Fried scampi will come with a light batter and decent tartar sauce. The steak and mushroom pie has a good, home-made pastry, and the stew tastes Old Peculiar beery.

It is no coincidence that after Saturday dinner at 21 Queen Street in Newcastle, I found the staff having Sunday lunch at McCoy's Restaurant at the Tontine, just over the border in North Yorkshire. Many praises have been sung to this old coaching inn just off the A19, run by the three McCoy brothers. But more are deserved: it is dazzling.

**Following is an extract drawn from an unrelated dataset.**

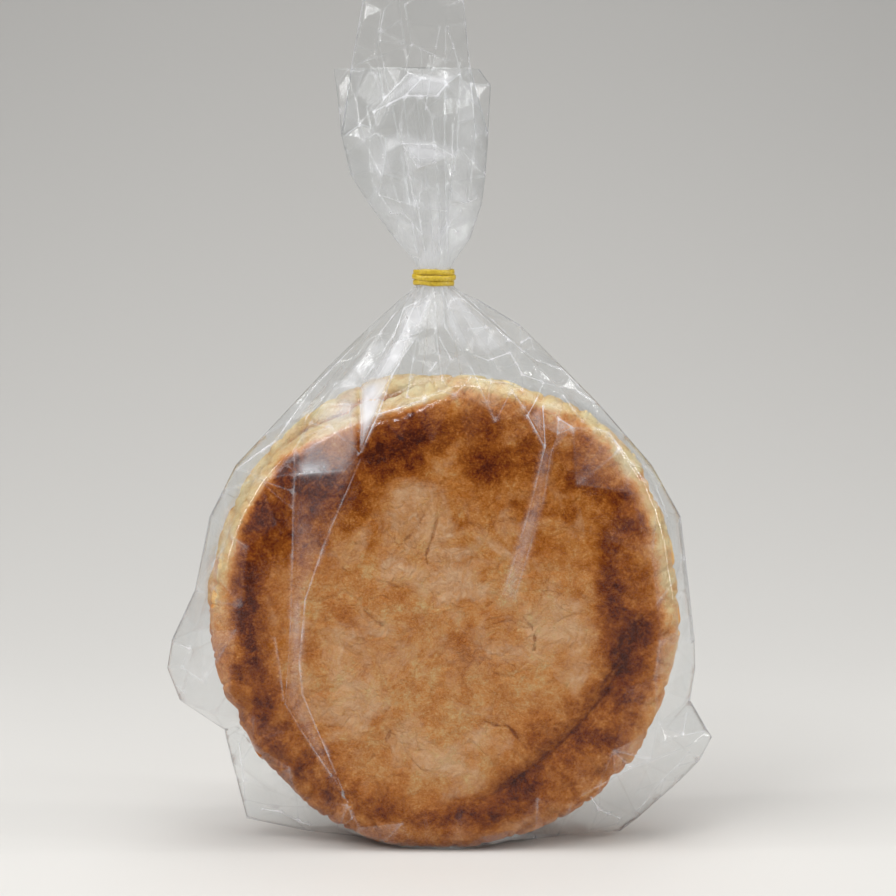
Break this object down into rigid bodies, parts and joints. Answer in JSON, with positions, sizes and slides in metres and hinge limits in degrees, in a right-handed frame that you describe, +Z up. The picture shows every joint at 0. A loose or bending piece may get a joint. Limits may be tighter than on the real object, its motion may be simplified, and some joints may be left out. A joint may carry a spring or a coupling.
{
  "type": "bag of gorditas",
  "caption": "Flat round gorditas with golden-brown faces, standing on edge in a clear film bag gathered at the neck under a yellow rubber band.",
  "frame": {"origin": "on the surface that the pack stands on, under the middle of its bounding box", "axes": "+Z up along the bag's height, +X to the right across the breads' faces, +Y from the front bread to the rear one"},
  "size_m": [0.1564, 0.0352, 0.2468],
  "materials": {
    "bread_in_film": "browned bread seen through clear glossy film",
    "rubber": "satin yellow"
  },
  "bodies": {
    "root": {"bag": "bread_in_film", "band": "rubber"}
  },
  "joints": []
}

The bistro downstairs buzzes. Last Sunday, dishes included mussels in a liquor that had an aniseed-like kick (probably from Pernod), crab cakes with coriander sauce, fish soup with garlic mayonnaise and croutons, a dry game pie, mostly of venison, good sausage and black pudding with excellent apple sauce, and a garlicky potato galette spiked with what tasted like sage.

After a six-month closure for refurbishment, the dining room upstairs reopened last week. The parasols are gone, but the fittings remain eccentric and seductive. If you want something romantic, comfortable and slightly silly - preferably all three - it is there. The McCoys are born hosts. They rouse us to forget our cares and enjoy the moment.

21 Queen Street, Newcastle upon Tyne (091-222 0755). Children welcome, special portions. Vegetarian meals. Lunch Mon-Fri; dinner Mon-Sat. Three-course lunch with wine, coffee, service and VAT from about pounds 25; dinner from about pounds 35. Credit cards.

Courtney's, 5-7 The Side, Dean Street, Newcastle upon Tyne (091-232 5537). Vegetarian meals. Children welcome; special portions. About pounds 25 for three courses, wine, coffee, service and VAT. Lunch Mon-Fri; dinner Mon- Sat. Amex, Access, Visa.

Horton Grange, Seaton Burn, Newcastle upon Tyne (0661- 860686). Vegetarian meals. Children welcome, special portions. No smoking in dining room. Wheelchair access. Set three-course dinner, pounds 29.90. Open to non-residents, dinner Mon-Sat. Credit cards, not Amex.

Rose & Crown, Romaldkirk, Teesdale, Co Durham (0833-50213). Children welcome; special portions. Wheelchair access, also wc. Bar meals, lunch (12pm- 1.30pm) and dinner (6.30- 9.30pm) daily. Bar meals pounds 10- pounds 15. Four-course set dinners in restaurant, pounds 22. Access, Visa.

McCoy's Restaurant at the Tontine, Staddlebridge, near Northallerton, North Yorkshire (060982 671). Bistro open lunch and dinner daily. pounds 20- pounds 30 per person for three courses, wine, coffee, service and VAT. Restaurant set-price three-course meal, pounds 29. Major credit cards.